無駄に生きるとはどういうことか

うちの一族はがんで死ななければ94まで生きると、叔父の葬儀の日に叔母にいわれた。聞いてみると確かにわしの親父他何人も94で死んでいる。そこでわしも94の誕生日に死ぬと決めて、それまでの日数をあと何日と逆算し、切りのいい64で仕事も辞め、死への準備にかかった。その日々をブログに書いている。

あと9510日 憧れのAさん

去年の11月から、頼まれて民生児童委員をしている。3年任期で75歳定年らしいから、任期途中でやめなければ3期9年できることになっている。4年前に94歳で亡くなった父親もやっていたので、その頃の知り合いもいたりして話が弾むこともある。

この地域も年寄りが大半をしめるようになり、60代だと若手ということでいろんな役を頼まれる。町内会長は3月で任期が終わるのでほっとしていたら、今度は公民館分館の分館長を頼まれた。

分館活動に関わって2年しかたってないので、長年やっている人がいるのだからその人に頼んでくれるように言ったんだが、それでも頼むと言われて結局引き受けてしまった。誰かがやらなければ先へ進まないのだから、それはそれで仕方がないのかもしれない。

確かに役をすることは多少の負担は増えるが、逆に得るものもある。町内会長の2年間や民生委員活動で、子供の頃一緒に遊んでいたが、大人になってからは途絶えていた人たちとも半世紀ぶりに交流を持つようになった。

また、民生委員になって独居老人宅を訪ねているが、その中には子供の頃から知っている人もいて、時々会って昔の話をするのが楽しみでもある。

その中の1人の、

10歳年上のAさんという人は、私が幼稚園から小学校の頃に近所の県立高校に通っていた。うちの前を通って毎朝通学していたのでよく覚えている。この人がそれは上品できれいな人だった。
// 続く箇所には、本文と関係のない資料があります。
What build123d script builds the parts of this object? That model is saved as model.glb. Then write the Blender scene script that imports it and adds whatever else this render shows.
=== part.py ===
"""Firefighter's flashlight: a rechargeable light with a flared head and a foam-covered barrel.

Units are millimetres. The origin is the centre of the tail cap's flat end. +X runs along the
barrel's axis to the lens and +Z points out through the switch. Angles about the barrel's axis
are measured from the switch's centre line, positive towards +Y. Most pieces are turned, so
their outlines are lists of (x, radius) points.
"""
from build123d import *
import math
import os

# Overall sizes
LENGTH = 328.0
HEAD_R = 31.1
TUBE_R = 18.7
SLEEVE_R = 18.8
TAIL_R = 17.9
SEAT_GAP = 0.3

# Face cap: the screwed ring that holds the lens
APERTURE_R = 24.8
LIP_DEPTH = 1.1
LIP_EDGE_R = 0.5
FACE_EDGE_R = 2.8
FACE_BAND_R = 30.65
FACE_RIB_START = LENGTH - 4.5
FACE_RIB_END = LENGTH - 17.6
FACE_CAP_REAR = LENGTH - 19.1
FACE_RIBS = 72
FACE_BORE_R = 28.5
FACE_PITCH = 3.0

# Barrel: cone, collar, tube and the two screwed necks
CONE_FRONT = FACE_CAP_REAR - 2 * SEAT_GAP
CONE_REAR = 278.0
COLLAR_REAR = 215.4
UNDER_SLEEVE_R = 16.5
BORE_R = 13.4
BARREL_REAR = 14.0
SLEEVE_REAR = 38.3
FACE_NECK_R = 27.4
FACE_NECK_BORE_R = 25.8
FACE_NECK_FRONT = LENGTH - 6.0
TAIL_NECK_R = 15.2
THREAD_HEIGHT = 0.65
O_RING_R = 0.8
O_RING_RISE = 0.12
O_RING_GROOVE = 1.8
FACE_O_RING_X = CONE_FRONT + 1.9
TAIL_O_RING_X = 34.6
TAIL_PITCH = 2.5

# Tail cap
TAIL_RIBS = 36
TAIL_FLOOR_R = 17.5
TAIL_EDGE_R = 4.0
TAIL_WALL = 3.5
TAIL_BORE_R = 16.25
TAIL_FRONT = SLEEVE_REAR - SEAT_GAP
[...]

兄に言わせると鄙には希な美人らしい。

私も、こんなきれいな姉ちゃんがいたらよかったのにと、憧れの目でみていたが、所詮はなたれ小僧の妄想で、10歳の年の差はとてつもなく大きかった。

Aさんは大学卒業後すぐ結婚してよそへ行ってしまった。結婚したと聞いた時は、ちょっとがっかりもした。

その後、ご主人と死別して35年くらい前に帰って来たらしいが、顔を合わす機会は無かった。

今では月2回ほど,、安否確認にAさん宅を訪ねている。まともに口をきくのは生まれて初めてだった。年はとっても今でもきれいで上品な話し方をする人だった。

子供の頃を知っている人に会うと、昔のように、○○ちゃんと呼びそうになるけど、立派なおとなになった人を、ちゃん付けで呼ぶのは失礼かなと思って呼べないと言っていたが、是非とも○○ちゃんと呼んでもらいたいものだ。

Aさんは私の子供の頃の時代風景を知っていて、ある時期の共通の記憶を持っている数少ない人の1人であり、昔ばなしも面白い。また、子ども心に憧れの人でもあった。少しでも元気に長生きして楽しい話を聞かせてもらいたい。